Continuous harmonic measurements on behalf of the regional utilities in various substations on the MV networks and in one substation on the 380-kV system have been made since 1995. All the measurement equipment has been connected to the LV side of the high-voltage (HV) or MV transformers. Hence, the measurement results are limited to the frequency range of 50 Hz to 500 Hz.

Figure 2 shows examples of the 7^th harmonic voltage recorded at different locations between Aug. 3 to Aug. 31, 2004. Trace 3 in Fig. 2 shows the 7^th harmonic course at the central 380-kV node of Pradella. With a value varying from near 0% to 4.4% maximum, the trace shows different levels — with the levels being superimposed by regular daily load variations — attributable to various system configurations. Under the normal network configuration, when all the 380-kV lines were energized, the specified 7^th harmonic level of 2% was exceeded most of the time. Disconnecting one of the two parallel lines between Pradella and Westtirol did not significantly alter this level, but when both lines were de-energized, there was almost no 7^th harmonic.

The maximum value of this harmonic occurred when the Schyn-N line was disconnected and all the other lines were energized. The harmonic voltage courses in the MV systems, the 10-kV Unterengadin (Trace 4, Gurlaina) and the 50-kV Davos (Trace 2) showed a very similar shape, whereas in the subordinate 25-kV system of Samnaun (Trace 1), which was equipped with a LV active filter for the 7^th and 5^th harmonics, the overall level was lower. An interesting fact is that the 7^th harmonic level in the Samnaun network decreased with system voltage. However, before installing the active filter, values of 14% were recorded on the Samnaun 0.4-kV network.
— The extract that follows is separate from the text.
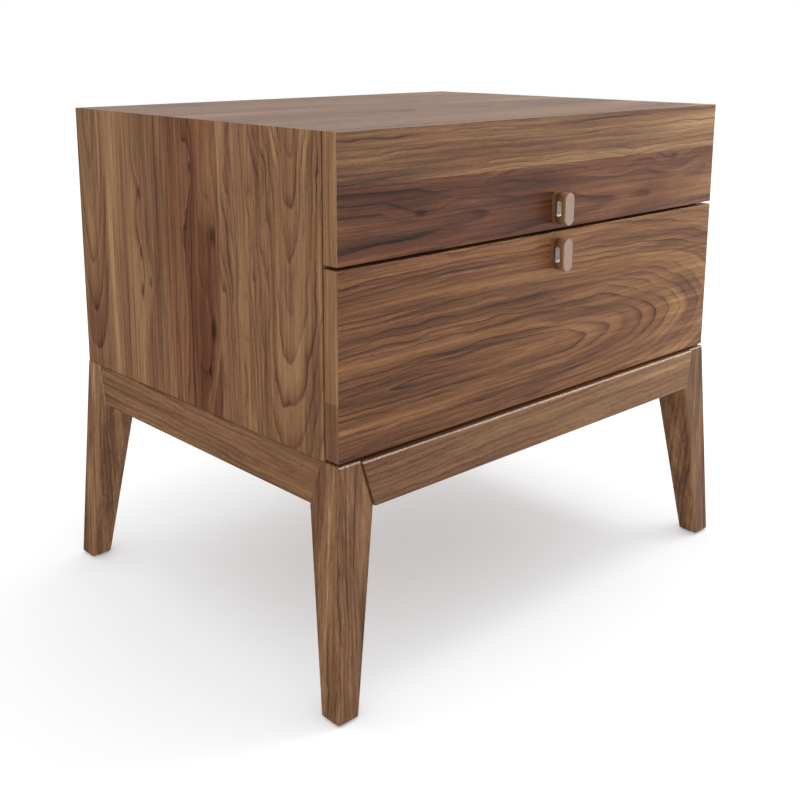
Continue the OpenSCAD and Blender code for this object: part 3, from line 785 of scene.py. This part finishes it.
def light_studio():
    """Even white light all round. Reflections see it dimmer, and with soft bright patches."""
    world = bpy.data.worlds.new("studio")
    bpy.context.scene.world = world
    world.use_nodes = True
    tree = world.node_tree
    background = tree.nodes["Background"]
    background.inputs["Color"].default_value = (1, 1, 1, 1)
    direction = split(tree, tree.nodes.new("ShaderNodeTexCoord").outputs["Generated"])
    right, _, up = direction
    reflected = right.smooth(-0.3, 0.5, 0.12, 0.5) * up.smooth(-0.25, -0.05, 0.3, 1.0)
    for glow in GLOWS:
        reflected = reflected + glow_round(direction, glow)
    path = tree.nodes.new("ShaderNodeLightPath")
    is_glossy = Field(tree, path.outputs["Is Glossy Ray"])
    is_camera = Field(tree, path.outputs["Is Camera Ray"])
    others = is_glossy * (reflected - 1.0) + 1.0
    join(tree, is_camera.math("MAXIMUM", others), background.inputs["Strength"])


def hang_softbox():
    light = bpy.data.lights.new("overhead_softbox", "AREA")
    light.shape = "RECTANGLE"
    light.size = SOFTBOX_SIZE
    light.size_y = SOFTBOX_SIZE
    light.energy = SOFTBOX_WATTS
    box = add_to_scene("overhead_softbox", light)
    box.location = SOFTBOX_PLACE
    facing = Vector(SOFTBOX_PLACE) - Vector(SOFTBOX_AIM)
    box.rotation_euler = facing.to_track_quat("Z", "Y").to_euler()


def lay_floor():
    """A plain pale floor, which reflections don't see."""
    mesh = bpy.data.meshes.new("floor")
    corners = [
        (-FLOOR_REACH, -FLOOR_REACH, 0),
        (FLOOR_REACH, -FLOOR_REACH, 0),
        (FLOOR_REACH, FLOOR_REACH, 0),
        (-FLOOR_REACH, FLOOR_REACH, 0),
    ]
    mesh.from_pydata(corners, [], [(0, 1, 2, 3)])
    material, _, shader = start_material("floor")
    shader.inputs["Base Color"].default_value = FLOOR_COLOUR
    shader.inputs["Roughness"].default_value = 0.6
    shader.inputs["Specular IOR Level"].default_value = 0.0
    shader.inputs["Emission Color"].default_value = FLOOR_GLOW_COLOUR
    shader.inputs["Emission Strength"].default_value = FLOOR_GLOW
    mesh.materials.append(material)
    floor = add_to_scene("floor", mesh)
    floor.visible_glossy = False


place_camera()
light_studio()
hang_softbox()
lay_floor()
bpy.context.scene.view_settings.view_transform = "Standard"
Based on the harmonic measurement studies, the following conclusions were drawn:

• The 2% acceptable 7^th harmonic standard was exceeded during some circuit configurations on the 380-kV and 50/60-kV systems.

• On the radially connected MV systems, 7^th harmonic voltages of 6% to 9% were recorded, coincident in time with the maxima on the EHV system (unless damped by local filters).

• ANALYSIS OF SYSTEM STUDIES

  The harmonic distortions occurred predominantly in the evening and at low load periods.

• With the EHV lines to Westtirol disconnected, no 7^th (and 5^th) harmonic voltages appeared in the remaining EHV system and subordinate MV systems. Therefore, the harmonic sources (currents) stemmed mainly from the Westtirolean section of the system. These were attributable to wind-farm generators in Germany.

To verify the results taken during the measurement period and to study possible countermeasures, a three-phase electromagnetic transient model of the monitored EHV, HV and MV systems was developed. Transformers and overhead lines were modeled by means of frequency-dependent elements, and loads were modeled by series-parallel R-L-C equivalents. The complete model network comprising voltage levels from 380 kV to 6 kV was tested in sections and as a whole for load flow and short-circuits conditions.

NETWORK TOPOLOGY

Frequency scan calculations were performed, whereby a current of 1 A was injected into the central 380-kV node of Pradella, and the voltage response was determined for frequencies over a 10- to 1000-Hz range. For a normal system configuration with all the 380-kV lines connected, the first resonance (peak) was detected at about 325 Hz. However, when the current was injected near Westtirol, the first resonance shifted closely toward 350 Hz (7^th harmonic). Figure 3 shows the frequency scan results for the 380-kV nodes Pradella and Filisur, a 50-kV node of the Davos network, a 60-kV node of the Unterengadin (Gurlaina) network and the 6-kV network of Samnaun when the Schyn-N line was disconnected. Injection of a 7^th harmonic current of 10 A near Westtirol results in harmonic voltages of 7.7% of line voltage (13.3% of phase voltage) in Samnaun, matching the worst-case scenario.

Measurements in the Swiss Unterengadin region confirmed that during low load periods under certain network configurations, the 7^th harmonic voltage level exceeded the IEC harmonic limit level, whereas the 5^th harmonic voltage level remained close to the limit. For example, the 7^th harmonic levels were recorded in the LV networks of Samnaun (14%), Gurlaina (8.8%) and Davos (6.5%), and in the EHV Pradella Substation (6.7%).

PASSIVE SHUNT FILTERS

The frequency scan analysis showed that the transfer impedances between the 380-kV Westtirol or Pradella nodes and the 16-kV Samnaun and 50-kV Gurlaina, Zernez and Davos nodes had a common parallel resonance peak at around 350 Hz. That meant a relatively small 7^th harmonic current flowing on the 380-kV transmission line from Westtirol to Pradella could produce very high 7^th harmonic voltages on the LV subnetworks connected to these substations.

The grid owners investigated four countermeasure techniques: changing the network topology, employing passive shunt filters, blocking series filters and installing active filters at strategic locations in the network.